» Work instructions
Copy the data below exactly.

» Supplied information

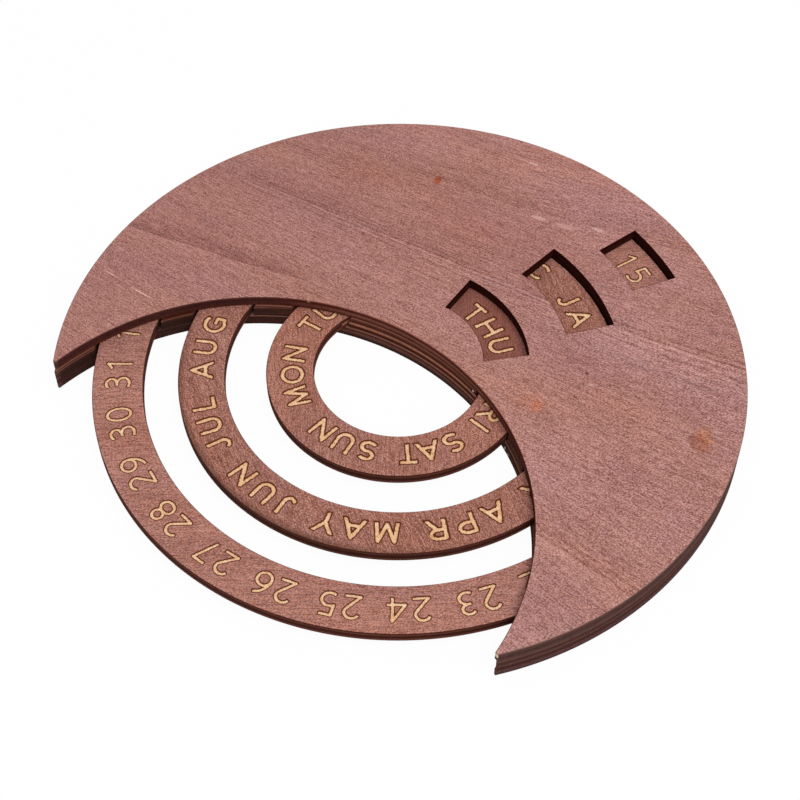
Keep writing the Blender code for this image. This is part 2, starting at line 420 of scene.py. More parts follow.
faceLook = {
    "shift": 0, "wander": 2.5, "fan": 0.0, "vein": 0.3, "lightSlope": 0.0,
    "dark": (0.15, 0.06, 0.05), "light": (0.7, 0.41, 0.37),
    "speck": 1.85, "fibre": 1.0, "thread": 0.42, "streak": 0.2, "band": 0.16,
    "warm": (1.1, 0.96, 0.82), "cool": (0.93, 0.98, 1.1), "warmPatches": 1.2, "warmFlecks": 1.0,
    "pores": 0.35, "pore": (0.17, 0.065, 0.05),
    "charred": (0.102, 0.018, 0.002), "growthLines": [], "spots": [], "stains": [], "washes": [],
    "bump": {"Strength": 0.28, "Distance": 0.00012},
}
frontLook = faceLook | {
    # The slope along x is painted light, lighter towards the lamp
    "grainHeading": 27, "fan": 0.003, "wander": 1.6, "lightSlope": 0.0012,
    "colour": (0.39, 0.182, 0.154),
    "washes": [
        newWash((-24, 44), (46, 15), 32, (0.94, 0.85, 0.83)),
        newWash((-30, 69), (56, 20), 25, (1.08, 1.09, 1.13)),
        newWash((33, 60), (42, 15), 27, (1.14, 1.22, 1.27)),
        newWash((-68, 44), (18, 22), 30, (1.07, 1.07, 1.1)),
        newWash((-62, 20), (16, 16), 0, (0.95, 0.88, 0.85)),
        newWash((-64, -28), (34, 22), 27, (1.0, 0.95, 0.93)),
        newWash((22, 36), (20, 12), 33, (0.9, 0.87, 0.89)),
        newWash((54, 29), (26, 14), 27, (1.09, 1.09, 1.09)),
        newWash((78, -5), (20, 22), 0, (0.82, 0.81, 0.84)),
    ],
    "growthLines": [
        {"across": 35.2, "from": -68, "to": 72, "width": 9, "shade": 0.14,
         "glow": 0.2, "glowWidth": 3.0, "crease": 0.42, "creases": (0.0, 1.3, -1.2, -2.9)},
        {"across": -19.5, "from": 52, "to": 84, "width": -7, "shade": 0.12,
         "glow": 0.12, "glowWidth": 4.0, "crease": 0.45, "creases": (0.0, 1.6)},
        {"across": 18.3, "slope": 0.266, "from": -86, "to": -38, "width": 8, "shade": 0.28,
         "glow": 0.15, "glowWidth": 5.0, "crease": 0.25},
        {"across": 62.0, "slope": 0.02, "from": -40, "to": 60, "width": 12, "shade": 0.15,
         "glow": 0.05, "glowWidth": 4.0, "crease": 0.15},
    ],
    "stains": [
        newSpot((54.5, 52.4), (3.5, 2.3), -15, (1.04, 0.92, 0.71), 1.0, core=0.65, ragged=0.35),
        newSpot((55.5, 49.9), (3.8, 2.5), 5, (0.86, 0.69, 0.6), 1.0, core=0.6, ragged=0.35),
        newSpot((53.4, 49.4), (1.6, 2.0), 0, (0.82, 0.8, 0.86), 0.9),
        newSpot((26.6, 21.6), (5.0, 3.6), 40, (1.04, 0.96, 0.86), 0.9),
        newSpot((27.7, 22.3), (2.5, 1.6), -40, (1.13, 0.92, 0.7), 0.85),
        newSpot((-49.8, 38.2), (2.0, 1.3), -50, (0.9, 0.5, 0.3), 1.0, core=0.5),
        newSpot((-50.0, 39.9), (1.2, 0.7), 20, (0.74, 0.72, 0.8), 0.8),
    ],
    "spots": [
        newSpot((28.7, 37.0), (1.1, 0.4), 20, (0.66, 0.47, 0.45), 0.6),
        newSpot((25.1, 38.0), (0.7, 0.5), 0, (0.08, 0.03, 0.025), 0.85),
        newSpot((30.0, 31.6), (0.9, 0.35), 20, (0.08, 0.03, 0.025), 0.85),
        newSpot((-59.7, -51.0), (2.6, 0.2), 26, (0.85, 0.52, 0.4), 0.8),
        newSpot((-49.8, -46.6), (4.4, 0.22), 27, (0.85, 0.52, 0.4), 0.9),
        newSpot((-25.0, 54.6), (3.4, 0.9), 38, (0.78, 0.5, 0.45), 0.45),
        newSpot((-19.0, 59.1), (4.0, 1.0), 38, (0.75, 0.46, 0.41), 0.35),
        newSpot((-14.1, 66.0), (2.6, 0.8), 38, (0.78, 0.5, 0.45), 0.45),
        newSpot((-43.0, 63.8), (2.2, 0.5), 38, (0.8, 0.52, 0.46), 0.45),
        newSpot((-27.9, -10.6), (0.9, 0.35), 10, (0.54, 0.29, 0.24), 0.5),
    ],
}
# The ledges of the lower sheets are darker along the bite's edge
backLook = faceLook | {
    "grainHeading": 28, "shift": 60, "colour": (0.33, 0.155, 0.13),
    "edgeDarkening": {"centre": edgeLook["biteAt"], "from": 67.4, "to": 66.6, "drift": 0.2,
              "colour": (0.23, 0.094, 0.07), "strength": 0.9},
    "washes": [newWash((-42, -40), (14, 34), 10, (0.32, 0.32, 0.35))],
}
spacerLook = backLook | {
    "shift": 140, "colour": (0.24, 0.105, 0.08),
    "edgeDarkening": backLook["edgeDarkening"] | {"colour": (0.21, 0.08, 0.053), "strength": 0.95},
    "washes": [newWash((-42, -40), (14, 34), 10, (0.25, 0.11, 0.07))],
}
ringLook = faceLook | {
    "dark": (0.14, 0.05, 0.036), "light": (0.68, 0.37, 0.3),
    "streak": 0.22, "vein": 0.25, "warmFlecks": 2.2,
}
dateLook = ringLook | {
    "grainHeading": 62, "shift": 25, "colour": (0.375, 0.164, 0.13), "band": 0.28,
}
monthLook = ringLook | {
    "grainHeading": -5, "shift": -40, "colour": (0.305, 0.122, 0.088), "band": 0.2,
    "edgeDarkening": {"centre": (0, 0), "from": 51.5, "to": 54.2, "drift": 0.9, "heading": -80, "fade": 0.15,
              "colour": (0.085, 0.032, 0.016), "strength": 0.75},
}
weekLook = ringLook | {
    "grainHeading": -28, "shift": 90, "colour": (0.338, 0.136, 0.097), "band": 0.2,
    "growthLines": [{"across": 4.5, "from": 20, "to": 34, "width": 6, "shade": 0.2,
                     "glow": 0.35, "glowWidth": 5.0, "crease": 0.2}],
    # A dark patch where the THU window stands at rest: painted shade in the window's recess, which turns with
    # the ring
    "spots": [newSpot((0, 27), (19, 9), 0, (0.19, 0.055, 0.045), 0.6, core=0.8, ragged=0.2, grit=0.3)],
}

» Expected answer
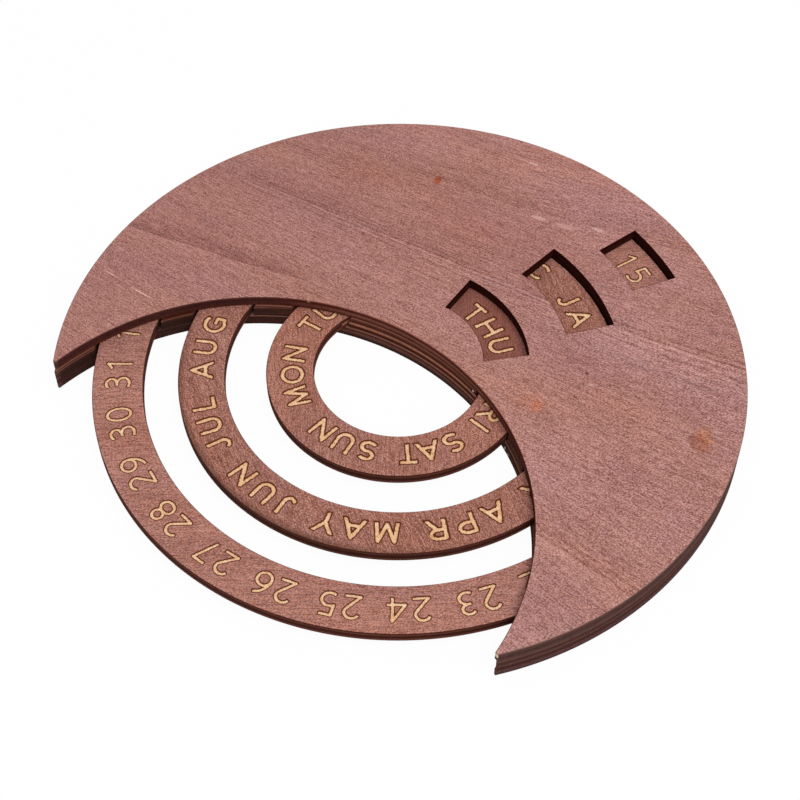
Keep writing the Blender code for this image. This is part 2, starting at line 420 of scene.py. More parts follow.
faceLook = {
    "shift": 0, "wander": 2.5, "fan": 0.0, "vein": 0.3, "lightSlope": 0.0,
    "dark": (0.15, 0.06, 0.05), "light": (0.7, 0.41, 0.37),
    "speck": 1.85, "fibre": 1.0, "thread": 0.42, "streak": 0.2, "band": 0.16,
    "warm": (1.1, 0.96, 0.82), "cool": (0.93, 0.98, 1.1), "warmPatches": 1.2, "warmFlecks": 1.0,
    "pores": 0.35, "pore": (0.17, 0.065, 0.05),
    "charred": (0.102, 0.018, 0.002), "growthLines": [], "spots": [], "stains": [], "washes": [],
    "bump": {"Strength": 0.28, "Distance": 0.00012},
}
frontLook = faceLook | {
    # The slope along x is painted light, lighter towards the lamp
    "grainHeading": 27, "fan": 0.003, "wander": 1.6, "lightSlope": 0.0012,
    "colour": (0.39, 0.182, 0.154),
    "washes": [
        newWash((-24, 44), (46, 15), 32, (0.94, 0.85, 0.83)),
        newWash((-30, 69), (56, 20), 25, (1.08, 1.09, 1.13)),
        newWash((33, 60), (42, 15), 27, (1.14, 1.22, 1.27)),
        newWash((-68, 44), (18, 22), 30, (1.07, 1.07, 1.1)),
        newWash((-62, 20), (16, 16), 0, (0.95, 0.88, 0.85)),
        newWash((-64, -28), (34, 22), 27, (1.0, 0.95, 0.93)),
        newWash((22, 36), (20, 12), 33, (0.9, 0.87, 0.89)),
        newWash((54, 29), (26, 14), 27, (1.09, 1.09, 1.09)),
        newWash((78, -5), (20, 22), 0, (0.82, 0.81, 0.84)),
    ],
    "growthLines": [
        {"across": 35.2, "from": -68, "to": 72, "width": 9, "shade": 0.14,
         "glow": 0.2, "glowWidth": 3.0, "crease": 0.42, "creases": (0.0, 1.3, -1.2, -2.9)},
        {"across": -19.5, "from": 52, "to": 84, "width": -7, "shade": 0.12,
         "glow": 0.12, "glowWidth": 4.0, "crease": 0.45, "creases": (0.0, 1.6)},
        {"across": 18.3, "slope": 0.266, "from": -86, "to": -38, "width": 8, "shade": 0.28,
         "glow": 0.15, "glowWidth": 5.0, "crease": 0.25},
        {"across": 62.0, "slope": 0.02, "from": -40, "to": 60, "width": 12, "shade": 0.15,
         "glow": 0.05, "glowWidth": 4.0, "crease": 0.15},
    ],
    "stains": [
        newSpot((54.5, 52.4), (3.5, 2.3), -15, (1.04, 0.92, 0.71), 1.0, core=0.65, ragged=0.35),
        newSpot((55.5, 49.9), (3.8, 2.5), 5, (0.86, 0.69, 0.6), 1.0, core=0.6, ragged=0.35),
        newSpot((53.4, 49.4), (1.6, 2.0), 0, (0.82, 0.8, 0.86), 0.9),
        newSpot((26.6, 21.6), (5.0, 3.6), 40, (1.04, 0.96, 0.86), 0.9),
        newSpot((27.7, 22.3), (2.5, 1.6), -40, (1.13, 0.92, 0.7), 0.85),
        newSpot((-49.8, 38.2), (2.0, 1.3), -50, (0.9, 0.5, 0.3), 1.0, core=0.5),
        newSpot((-50.0, 39.9), (1.2, 0.7), 20, (0.74, 0.72, 0.8), 0.8),
    ],
    "spots": [
        newSpot((28.7, 37.0), (1.1, 0.4), 20, (0.66, 0.47, 0.45), 0.6),
        newSpot((25.1, 38.0), (0.7, 0.5), 0, (0.08, 0.03, 0.025), 0.85),
        newSpot((30.0, 31.6), (0.9, 0.35), 20, (0.08, 0.03, 0.025), 0.85),
        newSpot((-59.7, -51.0), (2.6, 0.2), 26, (0.85, 0.52, 0.4), 0.8),
        newSpot((-49.8, -46.6), (4.4, 0.22), 27, (0.85, 0.52, 0.4), 0.9),
        newSpot((-25.0, 54.6), (3.4, 0.9), 38, (0.78, 0.5, 0.45), 0.45),
        newSpot((-19.0, 59.1), (4.0, 1.0), 38, (0.75, 0.46, 0.41), 0.35),
        newSpot((-14.1, 66.0), (2.6, 0.8), 38, (0.78, 0.5, 0.45), 0.45),
        newSpot((-43.0, 63.8), (2.2, 0.5), 38, (0.8, 0.52, 0.46), 0.45),
        newSpot((-27.9, -10.6), (0.9, 0.35), 10, (0.54, 0.29, 0.24), 0.5),
    ],
}
# The ledges of the lower sheets are darker along the bite's edge
backLook = faceLook | {
    "grainHeading": 28, "shift": 60, "colour": (0.33, 0.155, 0.13),
    "edgeDarkening": {"centre": edgeLook["biteAt"], "from": 67.4, "to": 66.6, "drift": 0.2,
              "colour": (0.23, 0.094, 0.07), "strength": 0.9},
    "washes": [newWash((-42, -40), (14, 34), 10, (0.32, 0.32, 0.35))],
}
spacerLook = backLook | {
    "shift": 140, "colour": (0.24, 0.105, 0.08),
    "edgeDarkening": backLook["edgeDarkening"] | {"colour": (0.21, 0.08, 0.053), "strength": 0.95},
    "washes": [newWash((-42, -40), (14, 34), 10, (0.25, 0.11, 0.07))],
}
ringLook = faceLook | {
    "dark": (0.14, 0.05, 0.036), "light": (0.68, 0.37, 0.3),
    "streak": 0.22, "vein": 0.25, "warmFlecks": 2.2,
}
dateLook = ringLook | {
    "grainHeading": 62, "shift": 25, "colour": (0.375, 0.164, 0.13), "band": 0.28,
}
monthLook = ringLook | {
    "grainHeading": -5, "shift": -40, "colour": (0.305, 0.122, 0.088), "band": 0.2,
    "edgeDarkening": {"centre": (0, 0), "from": 51.5, "to": 54.2, "drift": 0.9, "heading": -80, "fade": 0.15,
              "colour": (0.085, 0.032, 0.016), "strength": 0.75},
}
weekLook = ringLook | {
    "grainHeading": -28, "shift": 90, "colour": (0.338, 0.136, 0.097), "band": 0.2,
    "growthLines": [{"across": 4.5, "from": 20, "to": 34, "width": 6, "shade": 0.2,
                     "glow": 0.35, "glowWidth": 5.0, "crease": 0.2}],
    # A dark patch where the THU window stands at rest: painted shade in the window's recess, which turns with
    # the ring
    "spots": [newSpot((0, 27), (19, 9), 0, (0.19, 0.055, 0.045), 0.6, core=0.8, ragged=0.2, grit=0.3)],
}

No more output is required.